Place the preposition since before words or phrases denoting a point in time since Monday, since yesterday, since eight o’clock, since Christmas. When we use since, the verb is usually in the present perfect tense, but it may be in the past perfect –> I was glad to see Tom. I hadn’t seen him since last Christmas.
Note: From can also denote a point in time, but it must be followed by to or till –> He works from eight o’clock till one o’clock without a break.
394. After for In
Don’t say: I may be able to go after a week.
√ Say: I may be able to go in a week.
Or I may be able to go in a week’s time.
When speaking of a period of time in the future, use in, and not after.
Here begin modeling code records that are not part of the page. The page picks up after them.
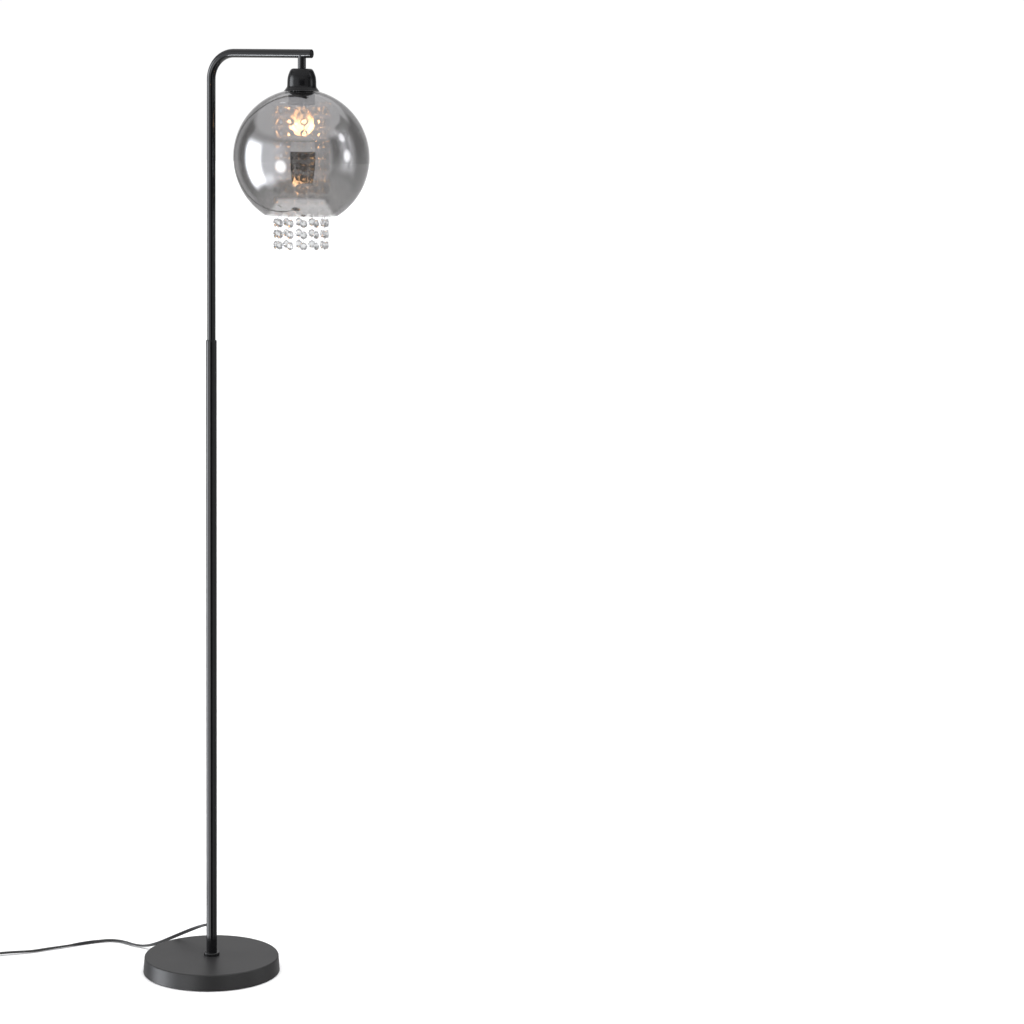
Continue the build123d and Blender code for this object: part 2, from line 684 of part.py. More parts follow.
c_end = coil_centre + side_dir * COIL_R      # the lead leaves the coil here
PLUG_Z = 7.2
plug_start = c_end - lead_dir * 38
with BuildPart() as power_cord:
    with BuildLine() as lead_line:
        FilletPolyline(*lead_points, radius=lead_radii)
    with BuildSketch(Plane(origin=relief_end, x_dir=across, z_dir=exit_dir)):
        Circle(CORD_W / 2)
    sweep()
    print("lead tube length", round(lead_line.wires()[0].length, 1),
          "volume ratio", round(power_cord.part.volume / (lead_line.wires()[0].length * math.pi * CORD_W**2 / 4), 4))
    with BuildSketch(Plane(origin=(s1.X, s1.Y, 5.0), x_dir=side_dir, z_dir=lead_dir)):
        Circle(CORD_W / 2)
    extrude(amount=38)
    with BuildSketch(Plane(origin=(plug_start.X, plug_start.Y, PLUG_Z), x_dir=side_dir, z_dir=lead_dir)):
        Circle(CORD_W / 2)
    extrude(amount=34)
    add(cord_coil.part, mode=Mode.SUBTRACT)
print("lead solids", [round(s.volume) for s in power_cord.part.solids()])
save(power_cord, "power_cord")

# Band that ties the turns together.
with BuildPart() as cord_tie:
    with BuildSketch(Plane(origin=coil_centre, x_dir=lead_dir, z_dir=side_dir)):
        with Locations((COIL_R, (COIL_Z0 + COIL_Z1) / 2)):
            RectangleRounded(COIL_W + 1.9, COIL_Z1 - COIL_Z0 + 1.7, 3.3)
            RectangleRounded(COIL_W + 0.3, COIL_Z1 - COIL_Z0 + 0.3, 2.7, mode=Mode.SUBTRACT)
    revolve(axis=Axis((coil_centre.X, coil_centre.Y, 0), (0, 0, 1)), revolution_arc=14)
save(cord_tie, "cord_tie")

# Foot switch in the lead: a base tray, a cover, and a push button.
mid = (s0 + s1) * 0.5
switch_plane = Plane(origin=(mid.X, mid.Y, 0), x_dir=lead_dir, z_dir=(0, 0, 1))
with BuildPart() as switch_base:
    with BuildSketch(switch_plane):
        RectangleRounded(52, 30, 11)
    extrude(amount=7.5)
    chamfer(switch_base.edges().group_by(Axis.Z)[0], 0.8)
    with BuildSketch(switch_plane.offset(2)):
        RectangleRounded(48, 26, 9)
    extrude(amount=8, mode=Mode.SUBTRACT)
    for side in (1, -1):
        at = mid + lead_dir * (side * 26)
        with BuildSketch(Plane(origin=(at.X, at.Y, 5.0), x_dir=side_dir, z_dir=lead_dir * side)):
            Circle(4.7)
        with BuildSketch(Plane(origin=(at.X, at.Y, 5.0), x_dir=side_dir, z_dir=lead_dir * side).offset(9)):
            Circle(3.7)
        loft()
    with BuildSketch(Plane(origin=(mid.X, mid.Y, 5.0), x_dir=side_dir, z_dir=lead_dir).offset(-30)):
        Circle(2.2)
    extrude(amount=60, mode=Mode.SUBTRACT)
save(switch_base, "switch_base")

with BuildPart() as switch_cover:
    with BuildSketch(switch_plane.offset(7.5)):
        RectangleRounded(52, 30, 11)
    extrude(amount=10.5)
    fillet(switch_cover.edges().group_by(Axis.Z)[-1], 3.2)
    with BuildSketch(switch_plane.offset(7.5)):
        RectangleRounded(48, 26, 9)
    extrude(amount=8.5, mode=Mode.SUBTRACT)
    with BuildSketch(switch_plane.offset(10)):
        Circle(10.4)
    extrude(amount=12, mode=Mode.SUBTRACT)
save(switch_cover, "switch_cover")

with BuildPart() as switch_button:
    with BuildSketch(switch_plane.offset(13.6)):
        Circle(10.0)
    extrude(amount=8)
    fillet(switch_button.edges().group_by(Axis.Z)[-1], 1.8)
    with BuildSketch(switch_plane.offset(13.6)):
        Circle(11.8)
    extrude(amount=2.2)
save(switch_button, "switch_button")

# Two-pin plug, lying flat, with its tapered tail.
plug_plane = Plane(origin=(plug_start.X, plug_start.Y, PLUG_Z), x_dir=-lead_dir, z_dir=(0, 0, 1))
tail_plane = Plane(origin=(plug_start.X, plug_start.Y, PLUG_Z), x_dir=side_dir, z_dir=-lead_dir)
with BuildPart() as plug_body:
    with BuildSketch(plug_plane.offset(-6.9)):
        with BuildLine():
            Polyline((20, -6), (26, -13), (36, -17.6), (55.3, -17.6), (55.3, 17.6), (36, 17.6), (26, 13), (20, 6), (20, -6))
        make_face()
    extrude(amount=13.8)
    fillet(plug_body.edges().filter_by(Axis.Z), 2.5)
    fillet(plug_body.edges().group_by(Axis.Z)[-1], 2.0)
    fillet(plug_body.edges().group_by(Axis.Z)[0], 2.0)
    with BuildSketch(tail_plane):
        Circle(3.75)
    with BuildSketch(tail_plane.offset(21)):
        Circle(5.2)
    loft()
    with BuildSketch(tail_plane.offset(51)):
        with Locations((9.3, 0), (-9.3, 0)):
            Circle(2.05)
    extrude(amount=6, mode=Mode.SUBTRACT)
save(plug_body, "plug_body")

with BuildPart() as plug_pins:
    with BuildSketch(tail_plane.offset(51)):
        with Locations((9.3, 0), (-9.3, 0)):
            Circle(2.0)
    extrude(amount=23.3)
    fillet(plug_pins.faces().sort_by(Axis((0, 0, 0), (-lead_dir.X, -lead_dir.Y, 0)))[-2:].edges(), 1.2)
save(plug_pins, "plug_pins")

print("coil centre", coil_centre, "t1", t1, "s1", s1, "plug start", plug_start, "side", side_dir, "dir", lead_dir)
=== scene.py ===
import json
import math

import bpy
import bmesh
from mathutils import Matrix, Vector


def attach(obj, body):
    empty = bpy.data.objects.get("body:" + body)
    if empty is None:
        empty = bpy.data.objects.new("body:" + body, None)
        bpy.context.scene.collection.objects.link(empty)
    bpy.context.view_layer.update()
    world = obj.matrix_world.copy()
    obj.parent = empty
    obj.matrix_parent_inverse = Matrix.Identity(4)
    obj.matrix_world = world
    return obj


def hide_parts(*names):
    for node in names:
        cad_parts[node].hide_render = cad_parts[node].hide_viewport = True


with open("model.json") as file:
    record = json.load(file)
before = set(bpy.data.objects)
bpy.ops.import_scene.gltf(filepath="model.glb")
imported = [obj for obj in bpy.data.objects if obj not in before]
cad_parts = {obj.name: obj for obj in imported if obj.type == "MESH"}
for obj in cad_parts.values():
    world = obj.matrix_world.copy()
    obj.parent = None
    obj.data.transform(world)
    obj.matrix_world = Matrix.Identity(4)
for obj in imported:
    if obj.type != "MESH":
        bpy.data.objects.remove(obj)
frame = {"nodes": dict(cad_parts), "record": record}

nodes = frame["nodes"]
scene = bpy.context.scene
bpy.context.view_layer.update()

# ------------------------------------------------------------------ camera
AZ, DIST, CAM_Z = math.radians(30.507), 4.8501, 1.5599
YAW, PITCH, ROLL = math.radians(24.212), math.radians(8.385), math.radians(0.889)
FOCAL_PX = 2754.0

forward = Vector((-math.sin(YAW) * math.cos(PITCH), math.cos(YAW) * math.cos(PITCH), -math.sin(PITCH)))
right0 = Vector((math.cos(YAW), math.sin(YAW), 0.0))
up0 = right0.cross(forward)
right = math.cos(ROLL) * right0 + math.sin(ROLL) * up0
up = -math.sin(ROLL) * right0 + math.cos(ROLL) * up0
cam_data = bpy.data.cameras.new("camera")
cam_data.sensor_width = 36.0
cam_data.lens = FOCAL_PX / 1024.0 * 36.0
cam_data.clip_start, cam_data.clip_end = 0.05, 200.0
camera = bpy.data.objects.new("camera", cam_data)
scene.collection.objects.link(camera)
camera.matrix_world = Matrix((
    (right.x, up.x, -forward.x, math.sin(AZ) * DIST),
    (right.y, up.y, -forward.y, -math.cos(AZ) * DIST),
    (right.z, up.z, -forward.z, CAM_Z),
    (0, 0, 0, 1),
))
scene.camera = camera


# ------------------------------------------------------------- mesh helpers
def new_object(name, mesh):
    obj = bpy.data.objects.new(name, mesh)
    scene.collection.objects.link(obj)
    return obj


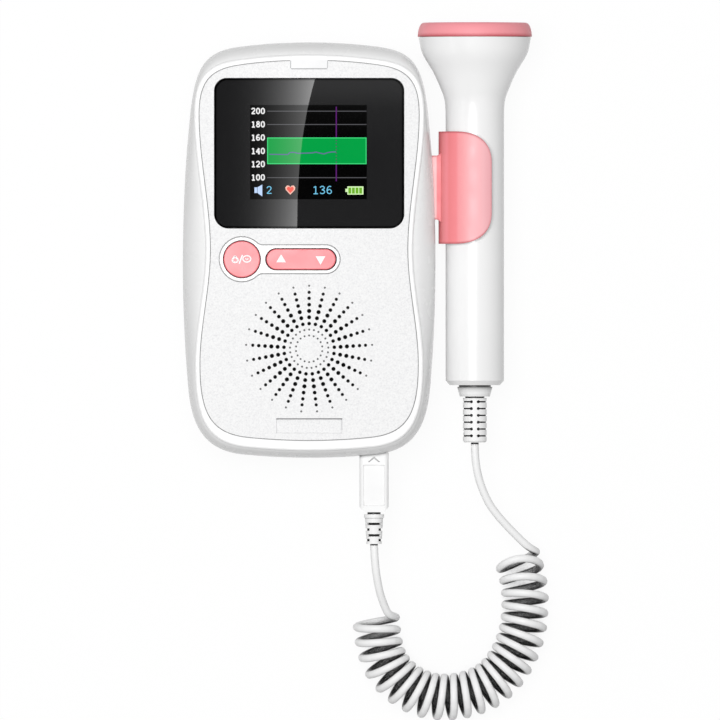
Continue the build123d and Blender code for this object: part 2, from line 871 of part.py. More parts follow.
# Holder: a frame that stands on the main board and carries the display module
with BuildPart() as lcd_holder:
    with BuildSketch(Plane.XY.offset(board_top_z)):
        with Locations((0, screen_y)):
            Rectangle(
                lcd_width + 2 * (holder_wall + seat_gap),
                lcd_height + 2 * (holder_wall + seat_gap),
            )
            Rectangle(lcd_width - 2 * holder_ledge, lcd_height - 2 * holder_ledge, mode=Mode.SUBTRACT)
    extrude(amount=lcd_z + holder_lip - board_top_z)
    with Locations((0, screen_y, lcd_z)):
        Box(
            lcd_width + 2 * seat_gap,
            lcd_height + 2 * seat_gap,
            lcd_thickness,
            align=(Align.CENTER, Align.CENTER, Align.MIN),
            mode=Mode.SUBTRACT,
        )
lcd_holder.part.label = "lcd_holder"
export_step(lcd_holder.part, "parts/lcd_holder.step")

# ---------------------------------------------------------------------------------------------
# Main unit: boards
# ---------------------------------------------------------------------------------------------

with BuildPart() as main_board:
    with BuildSketch(Plane.XY.offset(board_z)) as board_area:
        with Locations((0, (board_top_y + board_bottom_y) / 2)):
            RectangleRounded(2 * board_half_width, board_top_y - board_bottom_y, board_corner)
        with Locations(*board_screws_at):
            Circle(board_screw_radius + slide_gap, mode=Mode.SUBTRACT)
    extrude(amount=board_thickness)
main_board.part.label = "main_board"
export_step(main_board.part, "parts/main_board.step")

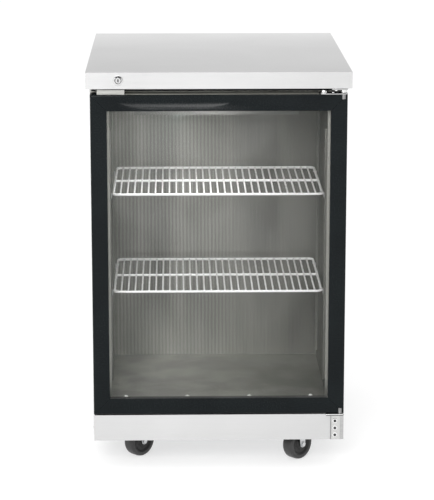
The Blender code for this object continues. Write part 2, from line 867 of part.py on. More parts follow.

Here in means after the end of.
395. In for Within
Don’t say: I’ll come back in an hour – if you mean before the end of an hour.
√ Say: I’ll come back within an hour.
In means after the end of, within means before the end of.
Use of certain prepositions
Prepositions of Place TO and AT
Use TO for movement from one place to another.
Example: I walk to school every day.
Use at to denote position or rest.
Example: He’s waiting at the door.
IN and INTO
In denotes position or rest inside something.
Example: The pencil is in the box.
Into denotes movement towards the inside of.
Example: They walk into the room.
Prepositions of Time: AT, IN, ON
Use at with the exact time.
Example: She arrived at 8 o’clock in the morning.
Use on with days and dates.
Examples: On Sunday we go to church. My birthday is on the third of December.
Use IN with a period of time.
Example: In summer the weather is warm.